ELLEN TRACY TAKES TO THE TUBE
Byline: Miles Socha
NEW YORK — It may be too pricy for most fashion labels, but Ellen Tracy believes in the power of television.
To promote its Company Ellen Tracy casual brand this fall, the bridge sportswear firm devoted about 40 percent of its $10-million advertising budget to national commercials.
And according to Tracy’s ad agency, Ziccardi & Partners here, viewers in an estimated 60 million to 70 million American households have seen the 30-second spots, which saturated the airwaves for a two-week period that ended Tuesday.
“It’s a very modern approach to capture the audience,” said Linda Allard, design director for Ellen Tracy and Company Ellen Tracy. “I love television. In the modern age, it’s something everyone watches. We used TV advertising to set ourselves apart.”
“It’s unusual for a fashion bridge designer to use television the way we did,” acknowledged Donald Ziccardi, president of Ziccardi & Partners, “but it was very effective because we did it the right way. We wanted to accelerate the branding process, and television is the most effective medium because it reaches the most people in the shortest amount of time.”
Historically, major jeans manufacturers such as Levi, Strauss & Co. and Lee have been the only apparel firms to spend big bucks on TV. Ziccardi wonders why that’s the case. “Television has glamour and sophistication,” he said. “It’s immediate, it’s visual and it’s visceral. That all adds to the memorability.”

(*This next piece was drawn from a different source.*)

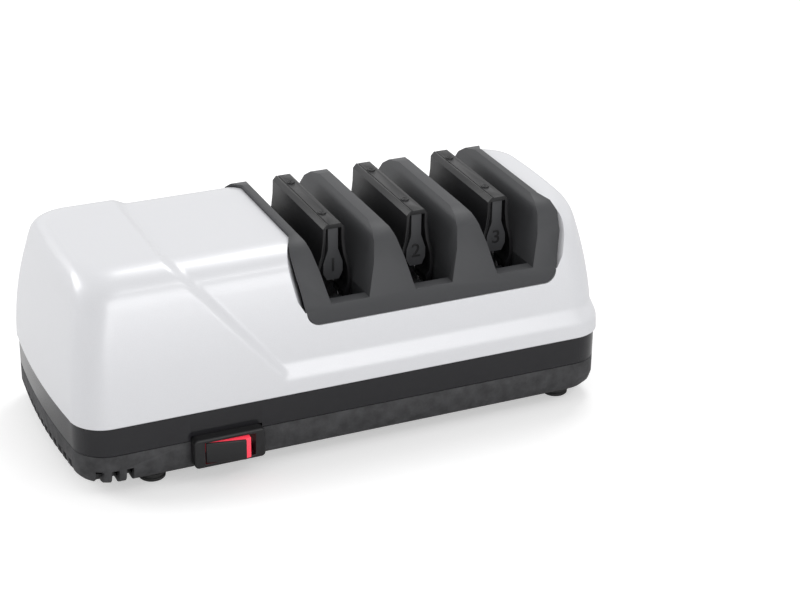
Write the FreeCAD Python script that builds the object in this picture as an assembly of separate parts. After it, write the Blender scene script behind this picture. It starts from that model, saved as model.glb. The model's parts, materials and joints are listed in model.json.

The moody, artful Company commercials feature Christy Turlington caught in a variety of lifestyle scenarios: riding a bicycle, walking through a stand of birch trees, drinking coffee with her boyfriend at a diner. Similar images also appear in print ads, which also received 40 percent of the Company ad budget. The balance, 20 percent, went to billboards and buses. “We didn’t cut back on print or direct,” Ziccardi noted.
Concentrated in five metropolitan markets — New York, San Francisco, Dallas, Atlanta and Los Angeles — the spots aired during “Ellen,” “Spin City,” “Mad About You,” “Chicago Hope” and “20/20” for high visibility and reach; during the “Tonight” show and “David Letterman” to hit young, edgier consumers, and during shows like “Entertainment Tonight,” “Access Hollywood” and “Extra” to put the brand in the context of celebrities and glamor, Ziccardi said.
But has it moved the merch in the stores?
Retailers were reluctant to comment on any impact the commercials might have had on store traffic and sales of Company Ellen Tracy, saying it would be conjecture to do so. Purchasing decisions, they stressed, are based on a complex of factors, not the least of which are the virtues of the merchandise itself.
Frank Doroff, executive vice president and general merchandise manager at Bloomingdale’s, said its Company Ellen Tracy business has been “very strong” in recent weeks, with sales up double digits.
But he said the retailer also staged a major sales event last week called Shopping Night that accelerated many vendors’ figures. “Company had a spectacular week, but I could not attribute it directly to television,” he said.
Allard agreed it’s difficult to measure the direct impact of the commercials since the company does not monitor traffic in its department store shops.
But she said the best indicator for her of television’s power was a personal appearance she made at Neiman Marcus in Atlanta Sept. 20, an event promoted in a voiceover and text at the end of the Company commercials. A spokeswoman for Neiman Marcus said about 200 people attended the event.
“The store was all abuzz,” Allard said. “Our business is good, and we think TV contributed to that.”
Company first tested television commercials last spring, airing six 15-second commercials of model Meghan Douglas in introspective moments on such shows as “Mad About You” in New York and Los Angeles.
Ziccardi portrayed the Company commercials as an image-building tool rather than a “direct-response” vehicle.
“The impact is primarily over the long term,” he said. “It’s certainly about visibility and getting people talking about Ellen Tracy.”
Those talkers included talk show diva Rosie O’Donnell, who mentioned the Company spots on a recent program — as well as the fact that she was wearing Ellen Tracy. It was an unexpected TV double whammy.
Ziccardi said he’s happy to be a pioneer in bringing bridge sportswear brands to the tube. “It’ll be interesting to see what fashion advertisers follow our footsteps,” he said.